Set exercise – Restrict the output to the lines below starting at the one that contains "bpy.context.scene.collection.objects.link(empty)" and ending at the one that contains "return t * t * (3 - 2 * t)", and restate them word for word, both ends included.

Material provided –
====

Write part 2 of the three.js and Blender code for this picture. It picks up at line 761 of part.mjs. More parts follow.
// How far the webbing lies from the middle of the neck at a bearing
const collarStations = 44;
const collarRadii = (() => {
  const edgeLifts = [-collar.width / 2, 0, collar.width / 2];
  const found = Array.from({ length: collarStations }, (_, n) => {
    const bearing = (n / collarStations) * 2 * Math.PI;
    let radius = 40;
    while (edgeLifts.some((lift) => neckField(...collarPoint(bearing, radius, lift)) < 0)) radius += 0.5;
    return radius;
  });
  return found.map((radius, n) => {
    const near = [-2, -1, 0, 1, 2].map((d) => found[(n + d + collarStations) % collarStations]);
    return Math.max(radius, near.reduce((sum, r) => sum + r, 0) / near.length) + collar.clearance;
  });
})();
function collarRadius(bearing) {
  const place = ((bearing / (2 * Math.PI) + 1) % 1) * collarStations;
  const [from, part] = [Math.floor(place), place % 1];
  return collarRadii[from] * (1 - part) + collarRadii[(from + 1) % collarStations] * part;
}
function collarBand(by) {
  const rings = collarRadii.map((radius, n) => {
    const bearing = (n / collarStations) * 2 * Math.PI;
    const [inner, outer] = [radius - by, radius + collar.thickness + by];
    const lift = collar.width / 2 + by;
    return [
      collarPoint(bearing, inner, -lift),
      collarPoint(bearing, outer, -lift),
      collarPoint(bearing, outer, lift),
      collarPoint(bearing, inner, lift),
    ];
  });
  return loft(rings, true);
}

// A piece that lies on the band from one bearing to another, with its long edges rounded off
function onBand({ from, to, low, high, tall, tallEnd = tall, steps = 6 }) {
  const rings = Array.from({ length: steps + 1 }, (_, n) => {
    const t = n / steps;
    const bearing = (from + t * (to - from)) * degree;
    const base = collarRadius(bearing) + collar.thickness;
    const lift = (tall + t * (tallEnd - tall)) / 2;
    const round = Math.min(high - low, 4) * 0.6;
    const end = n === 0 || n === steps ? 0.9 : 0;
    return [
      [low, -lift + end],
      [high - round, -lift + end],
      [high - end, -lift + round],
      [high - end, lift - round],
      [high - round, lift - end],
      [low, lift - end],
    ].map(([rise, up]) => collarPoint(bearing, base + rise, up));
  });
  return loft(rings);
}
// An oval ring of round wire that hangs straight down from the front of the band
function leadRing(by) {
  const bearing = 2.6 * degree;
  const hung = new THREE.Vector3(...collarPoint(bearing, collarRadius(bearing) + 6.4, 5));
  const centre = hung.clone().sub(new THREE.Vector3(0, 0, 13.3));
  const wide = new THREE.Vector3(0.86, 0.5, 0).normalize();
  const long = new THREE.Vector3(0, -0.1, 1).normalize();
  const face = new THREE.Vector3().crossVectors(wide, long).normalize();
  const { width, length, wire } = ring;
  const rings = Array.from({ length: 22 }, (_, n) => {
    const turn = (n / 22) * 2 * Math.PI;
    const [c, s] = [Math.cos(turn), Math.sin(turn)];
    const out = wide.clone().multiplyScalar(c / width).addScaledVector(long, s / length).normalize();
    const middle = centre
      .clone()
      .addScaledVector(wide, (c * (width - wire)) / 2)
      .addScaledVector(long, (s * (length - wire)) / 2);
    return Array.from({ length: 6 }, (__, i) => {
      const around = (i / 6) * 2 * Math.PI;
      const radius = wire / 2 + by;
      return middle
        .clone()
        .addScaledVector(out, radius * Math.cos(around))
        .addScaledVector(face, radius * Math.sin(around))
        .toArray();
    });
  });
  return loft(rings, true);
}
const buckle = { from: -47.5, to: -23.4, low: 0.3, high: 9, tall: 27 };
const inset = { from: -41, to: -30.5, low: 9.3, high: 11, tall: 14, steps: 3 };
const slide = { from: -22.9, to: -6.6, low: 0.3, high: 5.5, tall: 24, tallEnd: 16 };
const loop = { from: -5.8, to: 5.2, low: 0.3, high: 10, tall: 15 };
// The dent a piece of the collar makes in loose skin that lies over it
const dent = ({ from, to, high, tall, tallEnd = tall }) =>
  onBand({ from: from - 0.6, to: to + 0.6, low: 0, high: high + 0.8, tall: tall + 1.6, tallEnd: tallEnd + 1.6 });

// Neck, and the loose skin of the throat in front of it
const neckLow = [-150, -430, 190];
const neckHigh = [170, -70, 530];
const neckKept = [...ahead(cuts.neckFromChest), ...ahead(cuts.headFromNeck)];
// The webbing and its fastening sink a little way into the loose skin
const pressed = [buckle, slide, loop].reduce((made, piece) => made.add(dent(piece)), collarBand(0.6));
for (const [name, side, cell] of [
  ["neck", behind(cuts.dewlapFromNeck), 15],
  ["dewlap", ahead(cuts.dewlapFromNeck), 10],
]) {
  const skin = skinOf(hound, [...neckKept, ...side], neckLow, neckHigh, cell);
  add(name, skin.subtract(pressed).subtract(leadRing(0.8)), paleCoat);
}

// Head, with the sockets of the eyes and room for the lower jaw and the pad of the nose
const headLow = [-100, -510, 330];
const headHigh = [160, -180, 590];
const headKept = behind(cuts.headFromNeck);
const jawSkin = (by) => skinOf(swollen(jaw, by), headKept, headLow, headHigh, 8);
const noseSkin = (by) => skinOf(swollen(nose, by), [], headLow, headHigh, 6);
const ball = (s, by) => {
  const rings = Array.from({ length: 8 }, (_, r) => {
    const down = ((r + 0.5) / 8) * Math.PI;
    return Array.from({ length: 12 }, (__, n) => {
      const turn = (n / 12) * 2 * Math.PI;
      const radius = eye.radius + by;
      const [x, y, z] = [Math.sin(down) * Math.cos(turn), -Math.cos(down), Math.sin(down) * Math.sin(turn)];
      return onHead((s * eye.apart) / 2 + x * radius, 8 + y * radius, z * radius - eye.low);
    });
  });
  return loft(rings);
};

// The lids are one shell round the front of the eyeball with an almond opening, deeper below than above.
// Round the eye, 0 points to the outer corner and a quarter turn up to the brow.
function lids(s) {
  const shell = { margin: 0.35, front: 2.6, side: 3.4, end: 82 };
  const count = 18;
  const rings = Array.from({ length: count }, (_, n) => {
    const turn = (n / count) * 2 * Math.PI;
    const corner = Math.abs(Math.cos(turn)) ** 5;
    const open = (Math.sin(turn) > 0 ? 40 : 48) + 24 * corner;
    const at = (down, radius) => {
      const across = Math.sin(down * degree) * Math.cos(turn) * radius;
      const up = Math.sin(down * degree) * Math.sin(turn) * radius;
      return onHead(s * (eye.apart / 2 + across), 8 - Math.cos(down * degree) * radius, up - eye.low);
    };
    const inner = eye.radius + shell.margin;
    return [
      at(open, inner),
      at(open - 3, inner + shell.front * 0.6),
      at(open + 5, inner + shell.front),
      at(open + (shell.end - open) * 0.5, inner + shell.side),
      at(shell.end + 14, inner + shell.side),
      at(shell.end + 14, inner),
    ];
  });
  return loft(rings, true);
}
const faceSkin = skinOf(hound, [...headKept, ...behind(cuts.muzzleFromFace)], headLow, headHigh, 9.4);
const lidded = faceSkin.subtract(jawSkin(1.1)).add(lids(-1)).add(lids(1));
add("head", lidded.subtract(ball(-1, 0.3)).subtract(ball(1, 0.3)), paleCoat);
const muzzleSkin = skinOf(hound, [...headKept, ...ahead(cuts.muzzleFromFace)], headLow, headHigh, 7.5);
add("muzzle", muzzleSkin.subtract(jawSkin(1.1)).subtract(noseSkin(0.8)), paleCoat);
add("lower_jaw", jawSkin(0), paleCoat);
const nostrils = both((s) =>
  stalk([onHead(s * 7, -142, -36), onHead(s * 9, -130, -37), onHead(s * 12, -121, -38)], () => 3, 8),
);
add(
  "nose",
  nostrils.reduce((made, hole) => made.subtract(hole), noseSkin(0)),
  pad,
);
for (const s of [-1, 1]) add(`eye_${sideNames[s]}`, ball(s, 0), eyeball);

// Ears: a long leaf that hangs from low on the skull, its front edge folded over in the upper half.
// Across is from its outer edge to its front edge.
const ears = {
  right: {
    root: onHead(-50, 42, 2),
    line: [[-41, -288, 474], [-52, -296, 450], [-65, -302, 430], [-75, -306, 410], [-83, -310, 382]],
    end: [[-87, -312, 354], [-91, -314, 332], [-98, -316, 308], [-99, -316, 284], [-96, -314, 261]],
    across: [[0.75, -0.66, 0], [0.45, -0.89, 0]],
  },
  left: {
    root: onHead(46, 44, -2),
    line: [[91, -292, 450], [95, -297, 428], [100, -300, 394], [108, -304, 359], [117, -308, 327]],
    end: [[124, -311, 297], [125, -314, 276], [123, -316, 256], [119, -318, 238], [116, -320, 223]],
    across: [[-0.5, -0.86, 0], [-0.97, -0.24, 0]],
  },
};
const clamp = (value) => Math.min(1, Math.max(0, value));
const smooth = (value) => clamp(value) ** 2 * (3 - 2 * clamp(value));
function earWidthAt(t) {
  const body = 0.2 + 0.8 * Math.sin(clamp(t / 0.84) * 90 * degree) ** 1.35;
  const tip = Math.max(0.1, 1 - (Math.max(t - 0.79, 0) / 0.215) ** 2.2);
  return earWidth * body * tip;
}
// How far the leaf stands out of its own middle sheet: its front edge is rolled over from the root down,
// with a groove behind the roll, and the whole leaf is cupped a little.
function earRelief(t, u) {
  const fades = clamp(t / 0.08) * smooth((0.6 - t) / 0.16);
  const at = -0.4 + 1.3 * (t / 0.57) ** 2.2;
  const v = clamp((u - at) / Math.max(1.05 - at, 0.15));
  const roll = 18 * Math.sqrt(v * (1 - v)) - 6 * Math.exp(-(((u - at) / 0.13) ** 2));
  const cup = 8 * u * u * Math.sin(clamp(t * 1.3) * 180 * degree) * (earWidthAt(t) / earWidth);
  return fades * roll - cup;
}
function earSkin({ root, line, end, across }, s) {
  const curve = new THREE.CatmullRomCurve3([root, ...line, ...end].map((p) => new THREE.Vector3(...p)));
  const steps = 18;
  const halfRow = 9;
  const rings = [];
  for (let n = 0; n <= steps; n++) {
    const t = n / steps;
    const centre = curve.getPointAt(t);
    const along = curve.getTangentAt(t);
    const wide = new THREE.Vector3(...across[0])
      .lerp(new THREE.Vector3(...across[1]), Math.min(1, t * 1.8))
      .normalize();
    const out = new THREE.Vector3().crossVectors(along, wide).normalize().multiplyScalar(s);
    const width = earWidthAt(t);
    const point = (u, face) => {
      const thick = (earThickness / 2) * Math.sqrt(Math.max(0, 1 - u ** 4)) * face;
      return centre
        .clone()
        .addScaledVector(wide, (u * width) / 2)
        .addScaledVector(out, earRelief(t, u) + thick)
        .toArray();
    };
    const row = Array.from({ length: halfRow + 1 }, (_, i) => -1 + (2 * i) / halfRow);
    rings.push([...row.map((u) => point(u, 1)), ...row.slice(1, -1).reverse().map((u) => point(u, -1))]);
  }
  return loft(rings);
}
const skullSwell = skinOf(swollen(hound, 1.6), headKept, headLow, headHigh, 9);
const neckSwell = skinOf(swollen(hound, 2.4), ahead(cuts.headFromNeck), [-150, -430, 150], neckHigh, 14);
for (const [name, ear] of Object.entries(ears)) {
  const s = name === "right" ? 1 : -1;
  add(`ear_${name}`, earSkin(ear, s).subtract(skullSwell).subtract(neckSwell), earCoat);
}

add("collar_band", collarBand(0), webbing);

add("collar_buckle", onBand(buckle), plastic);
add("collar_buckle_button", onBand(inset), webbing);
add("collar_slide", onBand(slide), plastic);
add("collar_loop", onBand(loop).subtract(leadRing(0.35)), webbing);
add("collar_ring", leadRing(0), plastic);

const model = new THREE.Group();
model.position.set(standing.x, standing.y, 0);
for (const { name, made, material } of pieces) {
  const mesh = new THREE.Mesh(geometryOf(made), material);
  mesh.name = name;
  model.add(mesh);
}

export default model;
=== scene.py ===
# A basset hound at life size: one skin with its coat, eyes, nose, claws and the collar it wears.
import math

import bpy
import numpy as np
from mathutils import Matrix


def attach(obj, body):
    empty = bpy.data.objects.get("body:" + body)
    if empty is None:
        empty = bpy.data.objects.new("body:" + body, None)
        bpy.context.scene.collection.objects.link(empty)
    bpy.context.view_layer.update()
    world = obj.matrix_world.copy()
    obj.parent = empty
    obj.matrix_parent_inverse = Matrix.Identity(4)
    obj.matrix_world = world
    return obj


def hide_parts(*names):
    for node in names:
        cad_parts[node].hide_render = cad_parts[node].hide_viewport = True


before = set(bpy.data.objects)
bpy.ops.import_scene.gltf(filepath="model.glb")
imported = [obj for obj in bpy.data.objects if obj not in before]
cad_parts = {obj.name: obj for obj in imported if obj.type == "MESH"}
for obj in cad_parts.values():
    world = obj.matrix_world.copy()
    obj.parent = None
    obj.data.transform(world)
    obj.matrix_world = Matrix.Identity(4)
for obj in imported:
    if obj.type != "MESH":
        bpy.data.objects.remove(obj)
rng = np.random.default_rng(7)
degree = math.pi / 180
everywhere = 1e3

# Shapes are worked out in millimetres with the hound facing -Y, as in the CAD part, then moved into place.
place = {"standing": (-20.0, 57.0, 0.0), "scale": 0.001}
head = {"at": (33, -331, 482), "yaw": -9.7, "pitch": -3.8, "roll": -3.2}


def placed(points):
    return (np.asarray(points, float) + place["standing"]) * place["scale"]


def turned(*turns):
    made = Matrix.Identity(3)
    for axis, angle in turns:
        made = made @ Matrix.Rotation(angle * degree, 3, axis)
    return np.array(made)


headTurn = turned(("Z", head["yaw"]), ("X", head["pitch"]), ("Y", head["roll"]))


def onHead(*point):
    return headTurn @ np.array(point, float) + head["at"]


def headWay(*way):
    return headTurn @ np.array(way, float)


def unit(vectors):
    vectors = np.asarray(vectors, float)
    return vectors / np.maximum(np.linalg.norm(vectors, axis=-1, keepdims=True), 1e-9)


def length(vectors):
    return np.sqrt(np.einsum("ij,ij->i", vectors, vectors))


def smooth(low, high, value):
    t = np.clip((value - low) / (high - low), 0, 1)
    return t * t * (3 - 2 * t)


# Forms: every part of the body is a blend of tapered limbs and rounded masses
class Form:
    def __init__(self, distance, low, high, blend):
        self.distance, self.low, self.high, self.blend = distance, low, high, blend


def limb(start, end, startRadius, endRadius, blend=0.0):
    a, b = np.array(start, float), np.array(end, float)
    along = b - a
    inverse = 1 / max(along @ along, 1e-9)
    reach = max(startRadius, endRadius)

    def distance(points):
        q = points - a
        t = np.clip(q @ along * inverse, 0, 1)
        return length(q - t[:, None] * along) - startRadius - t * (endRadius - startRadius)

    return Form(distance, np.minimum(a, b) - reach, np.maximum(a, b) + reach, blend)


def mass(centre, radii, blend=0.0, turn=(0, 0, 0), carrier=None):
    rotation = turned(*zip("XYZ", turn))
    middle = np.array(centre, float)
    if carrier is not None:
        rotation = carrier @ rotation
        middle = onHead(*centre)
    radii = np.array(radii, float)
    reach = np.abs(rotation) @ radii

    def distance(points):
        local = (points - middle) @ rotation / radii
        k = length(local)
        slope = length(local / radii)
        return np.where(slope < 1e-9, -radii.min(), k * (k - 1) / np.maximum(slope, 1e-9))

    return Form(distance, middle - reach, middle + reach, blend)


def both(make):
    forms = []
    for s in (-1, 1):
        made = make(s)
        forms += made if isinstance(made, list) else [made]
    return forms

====

Exercise output –
        bpy.context.scene.collection.objects.link(empty)
    bpy.context.view_layer.update()
    world = obj.matrix_world.copy()
    obj.parent = empty
    obj.matrix_parent_inverse = Matrix.Identity(4)
    obj.matrix_world = world
    return obj


def hide_parts(*names):
    for node in names:
        cad_parts[node].hide_render = cad_parts[node].hide_viewport = True


before = set(bpy.data.objects)
bpy.ops.import_scene.gltf(filepath="model.glb")
imported = [obj for obj in bpy.data.objects if obj not in before]
cad_parts = {obj.name: obj for obj in imported if obj.type == "MESH"}
for obj in cad_parts.values():
    world = obj.matrix_world.copy()
    obj.parent = None
    obj.data.transform(world)
    obj.matrix_world = Matrix.Identity(4)
for obj in imported:
    if obj.type != "MESH":
        bpy.data.objects.remove(obj)
rng = np.random.default_rng(7)
degree = math.pi / 180
everywhere = 1e3

# Shapes are worked out in millimetres with the hound facing -Y, as in the CAD part, then moved into place.
place = {"standing": (-20.0, 57.0, 0.0), "scale": 0.001}
head = {"at": (33, -331, 482), "yaw": -9.7, "pitch": -3.8, "roll": -3.2}


def placed(points):
    return (np.asarray(points, float) + place["standing"]) * place["scale"]


def turned(*turns):
    made = Matrix.Identity(3)
    for axis, angle in turns:
        made = made @ Matrix.Rotation(angle * degree, 3, axis)
    return np.array(made)


headTurn = turned(("Z", head["yaw"]), ("X", head["pitch"]), ("Y", head["roll"]))


def onHead(*point):
    return headTurn @ np.array(point, float) + head["at"]


def headWay(*way):
    return headTurn @ np.array(way, float)


def unit(vectors):
    vectors = np.asarray(vectors, float)
    return vectors / np.maximum(np.linalg.norm(vectors, axis=-1, keepdims=True), 1e-9)


def length(vectors):
    return np.sqrt(np.einsum("ij,ij->i", vectors, vectors))


def smooth(low, high, value):
    t = np.clip((value - low) / (high - low), 0, 1)
    return t * t * (3 - 2 * t)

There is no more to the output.